Dolly'nin adını veren bilim insanları Miley Cyrus'un vaftiz annesi olan ünlü müzisyen Dolly Parton'dan esinlenmişlerdir. Bunun sebebi, bir meme hücresinden üreyen Dolly'e ancak dünyanın en güzel göğüslerine sahip kadının adının verilmesinin uygun olacağıdır...
6. Klonlama teknolojisinin başarısı
Klonlama teknolojisi aslında bir deneme tahtası. Misal Dolly, kendi türü üzerinde yapılan 277. deneme sonucunda elde edilebilmiştir. Klonlama sonrasında hücrelerin anormal şekilde büyümesi, ya da form değiştirmesi gibi sonuçlar da söz konusu ki bu durumda bilim kurgu filmlerine taş çıkartacak garip canlılar elde etmek mümkün. Bazı gizli laboratuvarlarda bu yöntemle üretilen garip canlılar üzerinde deneyler yapıldığı söylentisi hayvan severleri rahatsız etmektedir. Dolly'nin "yaratıcısı" olan ekibin başında yer alan Ian Wilmut'a göre başarılı bir klonlama yapmak tamamen bir şans işidir ve her türde olumlu sonuç vermemektedir. Denemiş midir bilinmez ama Wilmut bir demecinde insanların asla klonlanamayacağından gayet emin bir şekilde bahsetmiştir.
7. Klonlanan diğer canlılar
Klonlama Dolly ile başlamadığı gibi Dolly ile de biten bir teknoloji değildir. Şu ana kadar; kedi, keçi, geyik, maymun, at, domuz, kurt gibi bir çok farklı türden canlılar klonlanmış ve klonlama teknolojisinin başarılı örnekleri elde edilmiştir. Bilinen son örnekler 2013'te atlar ve 2014'te köpekler ve domuzlardır. Yani klonlama teknolojisi tam gaz devam etmektedir.
8. Türkler ve klonlama
Türkiye, klonlama teknolojisinde bir çok gelişmiş ülkeden önce adını yazdıran ülkeler arasındadır. 2007'de Oyalı ve Zarife adında koyunlarımız ve 2009'da Efe adlı bir boğamız dünya bilim tarihine geçen hayvanlarımızdır.
9. Günümüzde klonlama amaçları
Güney Kore'de evcil hayvan olarak satılan köpekleri klonlamak neredeyse bir sektör haline gelmiş durumda. Dr. Whang olarak bilinen Koreli bir bilim insanının şu ana kadar sayısız köpek klonladığı düşünülmektedir. Kayıtlardaki bilgilere göre 2014 yılında 500 farklı kişiden Whang'ın kurduğu Sooam Biotech'e köpek siparişi geçilmiştir! Çin'de ise klonlanan domuzların sayısı tahmin edilemiyor.
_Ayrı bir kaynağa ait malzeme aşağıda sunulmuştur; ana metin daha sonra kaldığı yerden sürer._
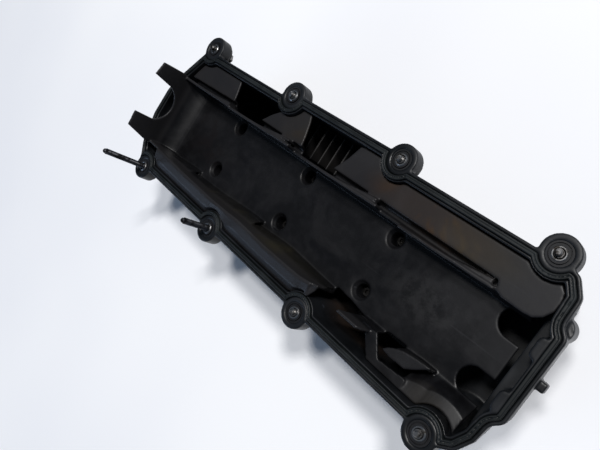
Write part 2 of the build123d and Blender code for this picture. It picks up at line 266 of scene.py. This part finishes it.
# ---- materials ----
class Shader:
    """A node material built from a few chained masks."""

    def __init__(self, name):
        self.material = bpy.data.materials.new(name)
        self.material.use_nodes = True
        self.tree = self.material.node_tree
        self.bsdf = self.tree.nodes["Principled BSDF"]
        self.place = self.add("ShaderNodeTexCoord").outputs["Object"]

    def add(self, kind, **values):
        node = self.tree.nodes.new(kind)
        for key, value in values.items():
            setattr(node, key, value)
        return node

    def link(self, source, target):
        self.tree.links.new(source, target)

    def noise(self, scale, detail=3.0, roughness=0.55, stretch=(1, 1, 1), distortion=0.0):
        """Noise over the object, with cells about 1/scale metres across."""
        mapping = self.add("ShaderNodeMapping")
        mapping.inputs["Scale"].default_value = stretch
        self.link(self.place, mapping.inputs["Vector"])
        noise = self.add("ShaderNodeTexNoise")
        noise.inputs["Scale"].default_value = scale
        noise.inputs["Detail"].default_value = detail
        noise.inputs["Roughness"].default_value = roughness
        noise.inputs["Distortion"].default_value = distortion
        self.link(mapping.outputs["Vector"], noise.inputs["Vector"])
        return noise.outputs["Fac"]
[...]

Sadece 2014 yılında 400'den fazla domuzun çeşitli ilaç deneylerinde kullanılmak üzere klonlandığı tespit edilmiş!
10. Tabu: İnsan klonlama
Klonlama konusundaki en büyük tartışma ise insanlar üzerinde dönmektedir. 1960'larda hayata geçirilen ilk klonlama deneylerinden sonra dünya çapında politikacılar ve bilim insanları arasında yaşanan tartışmalara din alemi de katılınca tam bir cadı kazanı oluşmuştur. 2004-2008 döneminde başarılı bir şekilde insan embriyosu hücreleri klonlanabilmiştir. 2011-2013 yılında yapılan yeni testler de insanın rahatlıkla klonlanabileceğini ortaya koymuştur. Dünyada bir çok ülke insan klonlamaya karşı kanunları hukuk sistemlerine çoktan yerleştirmiş durumda. Buradaki temel amaç, doğal yoldan elde edilmeyen bir canlının yaşama hakkının bilim tarafından sahiplenilmesinin önüne geçmekten çok daha öte. Ruh, kişilik, karakter gibi manevi görülen ve din ile ilişkilendirilen unsurların, doğal bir şekilde dünyaya gelmemiş bir canlıda nasıl işleyeceğinin kestirilemiyor oluşu, hükümetleri tutucu toplumların baskısı altında bırakmaktadır. Ancak bir çok araştırmacıya göre Kuzey Kore gibi bazı ülkelerin çoktan insan klonlamayı gerçekleştirip üstlerinde deneyler yapıyor olması muhtemel bir durum.